→ **Short task**: The listing below should be written out exactly; please include all of it.

→ **Data for this task**:
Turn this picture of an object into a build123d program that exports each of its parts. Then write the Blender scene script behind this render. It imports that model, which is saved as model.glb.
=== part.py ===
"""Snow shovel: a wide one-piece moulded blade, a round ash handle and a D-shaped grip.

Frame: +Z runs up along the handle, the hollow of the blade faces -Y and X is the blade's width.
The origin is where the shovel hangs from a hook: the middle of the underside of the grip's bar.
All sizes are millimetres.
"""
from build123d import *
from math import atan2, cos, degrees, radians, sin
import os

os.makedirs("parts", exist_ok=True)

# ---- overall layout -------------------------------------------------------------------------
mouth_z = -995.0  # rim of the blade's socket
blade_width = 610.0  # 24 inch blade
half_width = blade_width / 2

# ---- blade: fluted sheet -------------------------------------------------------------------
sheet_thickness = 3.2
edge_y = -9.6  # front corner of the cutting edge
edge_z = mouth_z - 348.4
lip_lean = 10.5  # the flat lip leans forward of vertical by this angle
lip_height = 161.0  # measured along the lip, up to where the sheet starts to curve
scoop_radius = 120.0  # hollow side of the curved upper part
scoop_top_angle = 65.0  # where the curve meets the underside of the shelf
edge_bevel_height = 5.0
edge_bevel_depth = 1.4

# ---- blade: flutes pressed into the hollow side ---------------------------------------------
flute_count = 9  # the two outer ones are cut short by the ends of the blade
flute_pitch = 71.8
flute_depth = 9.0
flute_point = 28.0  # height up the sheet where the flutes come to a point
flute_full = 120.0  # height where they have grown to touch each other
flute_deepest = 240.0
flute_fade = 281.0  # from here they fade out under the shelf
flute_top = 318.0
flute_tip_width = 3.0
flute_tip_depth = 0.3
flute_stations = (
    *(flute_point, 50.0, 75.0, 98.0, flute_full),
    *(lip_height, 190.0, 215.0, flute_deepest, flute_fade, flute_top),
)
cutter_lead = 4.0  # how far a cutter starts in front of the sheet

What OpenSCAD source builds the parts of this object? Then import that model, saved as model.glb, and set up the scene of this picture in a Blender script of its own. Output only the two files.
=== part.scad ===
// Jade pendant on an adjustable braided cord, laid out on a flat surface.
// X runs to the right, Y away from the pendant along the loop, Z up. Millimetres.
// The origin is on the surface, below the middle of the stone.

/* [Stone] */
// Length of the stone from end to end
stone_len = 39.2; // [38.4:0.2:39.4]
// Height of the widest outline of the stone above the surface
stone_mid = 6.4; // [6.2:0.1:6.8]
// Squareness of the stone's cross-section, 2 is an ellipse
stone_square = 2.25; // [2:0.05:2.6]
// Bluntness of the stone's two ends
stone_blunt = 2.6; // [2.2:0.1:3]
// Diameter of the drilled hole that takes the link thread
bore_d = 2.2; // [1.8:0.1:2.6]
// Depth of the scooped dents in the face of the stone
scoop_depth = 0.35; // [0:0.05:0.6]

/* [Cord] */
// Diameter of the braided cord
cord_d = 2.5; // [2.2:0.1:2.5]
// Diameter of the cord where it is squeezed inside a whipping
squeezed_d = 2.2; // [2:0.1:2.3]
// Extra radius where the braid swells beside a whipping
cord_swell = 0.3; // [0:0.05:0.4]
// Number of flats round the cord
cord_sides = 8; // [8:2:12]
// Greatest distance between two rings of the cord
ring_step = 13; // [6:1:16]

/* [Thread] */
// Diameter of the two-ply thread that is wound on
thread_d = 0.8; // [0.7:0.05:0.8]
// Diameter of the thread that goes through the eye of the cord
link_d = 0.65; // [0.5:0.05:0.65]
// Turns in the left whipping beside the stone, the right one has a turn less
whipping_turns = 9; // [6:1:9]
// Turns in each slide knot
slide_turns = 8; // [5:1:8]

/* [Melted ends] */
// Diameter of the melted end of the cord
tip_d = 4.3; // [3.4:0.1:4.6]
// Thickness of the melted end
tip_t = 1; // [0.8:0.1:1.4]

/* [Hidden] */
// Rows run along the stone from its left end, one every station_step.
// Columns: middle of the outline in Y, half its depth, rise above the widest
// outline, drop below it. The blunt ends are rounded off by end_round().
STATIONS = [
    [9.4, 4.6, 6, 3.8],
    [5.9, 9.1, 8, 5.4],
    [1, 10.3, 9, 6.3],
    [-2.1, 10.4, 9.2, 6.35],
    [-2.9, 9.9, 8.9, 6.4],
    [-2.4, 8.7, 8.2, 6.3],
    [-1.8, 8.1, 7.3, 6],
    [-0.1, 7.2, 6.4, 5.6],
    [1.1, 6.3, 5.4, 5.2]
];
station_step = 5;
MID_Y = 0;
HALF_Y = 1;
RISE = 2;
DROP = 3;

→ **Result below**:
Turn this picture of an object into a build123d program that exports each of its parts. Then write the Blender scene script behind this render. It imports that model, which is saved as model.glb.
=== part.py ===
"""Snow shovel: a wide one-piece moulded blade, a round ash handle and a D-shaped grip.

Frame: +Z runs up along the handle, the hollow of the blade faces -Y and X is the blade's width.
The origin is where the shovel hangs from a hook: the middle of the underside of the grip's bar.
All sizes are millimetres.
"""
from build123d import *
from math import atan2, cos, degrees, radians, sin
import os

os.makedirs("parts", exist_ok=True)

# ---- overall layout -------------------------------------------------------------------------
mouth_z = -995.0  # rim of the blade's socket
blade_width = 610.0  # 24 inch blade
half_width = blade_width / 2

# ---- blade: fluted sheet -------------------------------------------------------------------
sheet_thickness = 3.2
edge_y = -9.6  # front corner of the cutting edge
edge_z = mouth_z - 348.4
lip_lean = 10.5  # the flat lip leans forward of vertical by this angle
lip_height = 161.0  # measured along the lip, up to where the sheet starts to curve
scoop_radius = 120.0  # hollow side of the curved upper part
scoop_top_angle = 65.0  # where the curve meets the underside of the shelf
edge_bevel_height = 5.0
edge_bevel_depth = 1.4

# ---- blade: flutes pressed into the hollow side ---------------------------------------------
flute_count = 9  # the two outer ones are cut short by the ends of the blade
flute_pitch = 71.8
flute_depth = 9.0
flute_point = 28.0  # height up the sheet where the flutes come to a point
flute_full = 120.0  # height where they have grown to touch each other
flute_deepest = 240.0
flute_fade = 281.0  # from here they fade out under the shelf
flute_top = 318.0
flute_tip_width = 3.0
flute_tip_depth = 0.3
flute_stations = (
    *(flute_point, 50.0, 75.0, 98.0, flute_full),
    *(lip_height, 190.0, 215.0, flute_deepest, flute_fade, flute_top),
)
cutter_lead = 4.0  # how far a cutter starts in front of the sheet

What OpenSCAD source builds the parts of this object? Then import that model, saved as model.glb, and set up the scene of this picture in a Blender script of its own. Output only the two files.
=== part.scad ===
// Jade pendant on an adjustable braided cord, laid out on a flat surface.
// X runs to the right, Y away from the pendant along the loop, Z up. Millimetres.
// The origin is on the surface, below the middle of the stone.

/* [Stone] */
// Length of the stone from end to end
stone_len = 39.2; // [38.4:0.2:39.4]
// Height of the widest outline of the stone above the surface
stone_mid = 6.4; // [6.2:0.1:6.8]
// Squareness of the stone's cross-section, 2 is an ellipse
stone_square = 2.25; // [2:0.05:2.6]
// Bluntness of the stone's two ends
stone_blunt = 2.6; // [2.2:0.1:3]
// Diameter of the drilled hole that takes the link thread
bore_d = 2.2; // [1.8:0.1:2.6]
// Depth of the scooped dents in the face of the stone
scoop_depth = 0.35; // [0:0.05:0.6]

/* [Cord] */
// Diameter of the braided cord
cord_d = 2.5; // [2.2:0.1:2.5]
// Diameter of the cord where it is squeezed inside a whipping
squeezed_d = 2.2; // [2:0.1:2.3]
// Extra radius where the braid swells beside a whipping
cord_swell = 0.3; // [0:0.05:0.4]
// Number of flats round the cord
cord_sides = 8; // [8:2:12]
// Greatest distance between two rings of the cord
ring_step = 13; // [6:1:16]

/* [Thread] */
// Diameter of the two-ply thread that is wound on
thread_d = 0.8; // [0.7:0.05:0.8]
// Diameter of the thread that goes through the eye of the cord
link_d = 0.65; // [0.5:0.05:0.65]
// Turns in the left whipping beside the stone, the right one has a turn less
whipping_turns = 9; // [6:1:9]
// Turns in each slide knot
slide_turns = 8; // [5:1:8]

/* [Melted ends] */
// Diameter of the melted end of the cord
tip_d = 4.3; // [3.4:0.1:4.6]
// Thickness of the melted end
tip_t = 1; // [0.8:0.1:1.4]

/* [Hidden] */
// Rows run along the stone from its left end, one every station_step.
// Columns: middle of the outline in Y, half its depth, rise above the widest
// outline, drop below it. The blunt ends are rounded off by end_round().
STATIONS = [
    [9.4, 4.6, 6, 3.8],
    [5.9, 9.1, 8, 5.4],
    [1, 10.3, 9, 6.3],
    [-2.1, 10.4, 9.2, 6.35],
    [-2.9, 9.9, 8.9, 6.4],
    [-2.4, 8.7, 8.2, 6.3],
    [-1.8, 8.1, 7.3, 6],
    [-0.1, 7.2, 6.4, 5.6],
    [1.1, 6.3, 5.4, 5.2]
];
station_step = 5;
MID_Y = 0;
HALF_Y = 1;
RISE = 2;
DROP = 3;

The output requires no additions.